3. Sudden Weight Loss
It’s difficult to tell whether a tortoise is losing weight or not because of the shell. You can get a scale and weigh your tortoise weekly to keep up with its weight. If you’re concerned, you can also pick up your pet and feel its weight in your hand.
It’s important to note that the weight of a tortoise is apt to fluctuate especially after brumation, but a sudden drastic drop in weight requires a veterinary examination. A tortoise that is at the right weight should feel solid and heavy when you pick them up. Sudden weight loss can be caused by various issues, including digestive problems and infections.
4. Refusing to Leave its Shell
If your tortoise refuses to leave its shell for quite some time, you should take your pet to the vet. Tortoises that are dying tend to hang their legs out of their shell in their last moments. If your pet is hiding, and it’s not in brumation, it’s hiding for a reason. It could be sick or injured, so you need to try and coax it out of its cage to see if you can spot any visible problems.
If the tortoise doesn’t have any obvious signs of distress, keep an eye on it, and if it doesn’t come out of its shell soon, it’s best to take it to the vet for an examination.
5. Loss of Appetite
Another sign that your pet may be sick or dying is a loss of appetite. Tortoises have two starve days a week and should eat healthy food the other 5 days. It is possible that your tortoise just doesn’t like the food you’re giving it. However, it’s also possible that the environment you have your pet living in is too cold for it to digest its food properly, which makes it stop eating.
Loss of appetite can also be a sign that your tortoise is sick. It could have constipation or be impacted, which will cause it to stop eating. If you soak your tortoise in a warm bath, it should soften its stool. If the problem persists, it’s best to see a vet.
Make sure you check the tortoise’s stool for parasites, such as intestinal worms, and call your vet immediately if the worms are present. Your vet can prescribe Panacur to treat most worms but will be able to tell you more at your appointment.

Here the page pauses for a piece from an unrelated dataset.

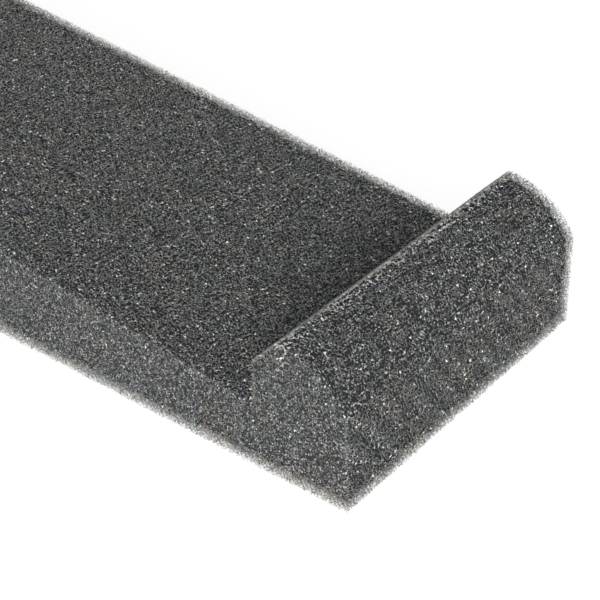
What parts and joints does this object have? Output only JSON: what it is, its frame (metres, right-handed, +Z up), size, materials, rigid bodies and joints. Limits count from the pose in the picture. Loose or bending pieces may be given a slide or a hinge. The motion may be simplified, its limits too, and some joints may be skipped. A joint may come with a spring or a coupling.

6. Discharge from the Eyes or Nose
A sick or dying tortoise often has a discharge from its eyes or nose. A respiratory infection usually causes this and needs to be treated right away. Even if your tortoise seems to be breathing fine through a runny nose, a respiratory infection is dangerous and needs to be treated. If left unchecked, the condition can lead to pneumonia.
7. Refusing to Drink
As with any animal, tortoises must be hydrated to survive. A tortoise will rarely live more than 7 days if it is dehydrated. So, if your pet isn’t drinking and hasn’t drunk anything in 2 days, it’s at risk of severe hydration and needs to be seen by a vet.
This is even worse if the tortoise has a pre-existing condition or is older. Here are a few conditions that dehydration in your tortoise can cause.
You can put your tortoise in lukewarm water with Pedialyte to help it from becoming dehydrated if it’s refusing to drink. However, getting the tortoise to the vet right away is extremely important, as dehydration can be fatal to your reptile friend.
8. Uncharacteristic Aggression
Tortoises will often hiss when they are irritable, but for the most part, you can expect your pet to be even-tempered. A sign that your pet is sick or dying is when it shows uncharacteristic aggression. This can happen during mating season and if their living conditions don’t suit them.
However, if your tortoise suddenly starts biting and headbutting you when you get near it, there could be something wrong, so make an appointment with your vet.
Tortoises are normally even-tempered and tolerant of busy households. However, many tortoise keepers don’t realize when their pets are sick or dying. Their shells hide their bodies and make it challenging to determine if they’ve lost weight, and they don’t cry out when they’re in pain, like some pets. However, if you feed your tortoise a healthy diet and provide a suitable environment, you can tell when its appearance or behavior is off. Your veterinarian can help if you’re ever concerned about how your tortoise acts or looks.